U.S health officials are investigating a new strain of virus linked to the death of a Kansas man, who fell ill after being bitten by a tick, then went into organ failure and died about two weeks later.
The Centers for Disease Control and Prevention said Friday that it’s working with Kansas officials to find any other cases. They’ve named the virus “Bourbon” after the county where the man lived.
The pathogen belongs to a group known as thogotoviruses. The Kansas man’s death is the first time a thogotovirus is known to have caused human illness in the U.S., and only the eighth time one is known to have caused symptoms in people, according to an article published Friday in the CDC’s Emerging Infectious Diseases journal.
The Kansas man was doing outdoor work in Bourbon County last year, the CDC said, when he went to the doctor after finding an engorged tick on his shoulder and falling ill a few days later. He had a fever and headache, according to the article, and was given an antibiotic commonly used against tick-borne diseases. The man’s condition didn’t improve, however, and his kidney function deteriorated and he couldn’t breathe on his own. On day 11 of his illness, he died.
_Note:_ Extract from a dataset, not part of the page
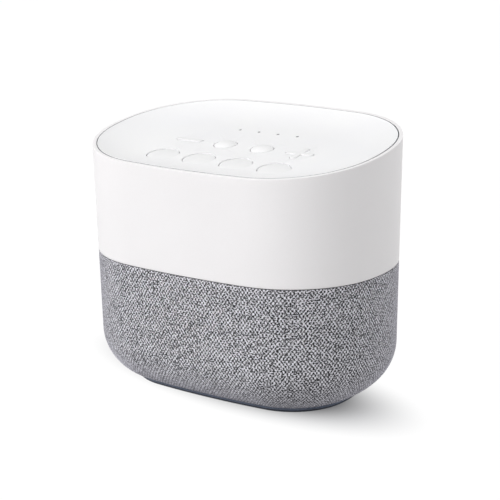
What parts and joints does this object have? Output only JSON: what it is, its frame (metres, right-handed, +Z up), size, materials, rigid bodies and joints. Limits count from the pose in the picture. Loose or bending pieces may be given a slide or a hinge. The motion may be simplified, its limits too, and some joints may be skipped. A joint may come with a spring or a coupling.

Kansas officials said in December that they were investigating the virus with the CDC, and that it resembled other tick-borne illnesses.
Before he became sick, the man, who was more than 50 years old, was considered healthy, the CDC said in the report. CDC researchers identified the virus by looking for genetic traces in the man’s blood.
The recent discovery of Heartland virus in Missouri, also possibly linked to ticks, led the CDC to say that “that the public health burden of these pathogens has been underestimated.” Next-generation sequencing, a fairly new technology that can scan blood samples for many viruses or bacteria at once, will help health researchers make similar discoveries in the future, the CDC said.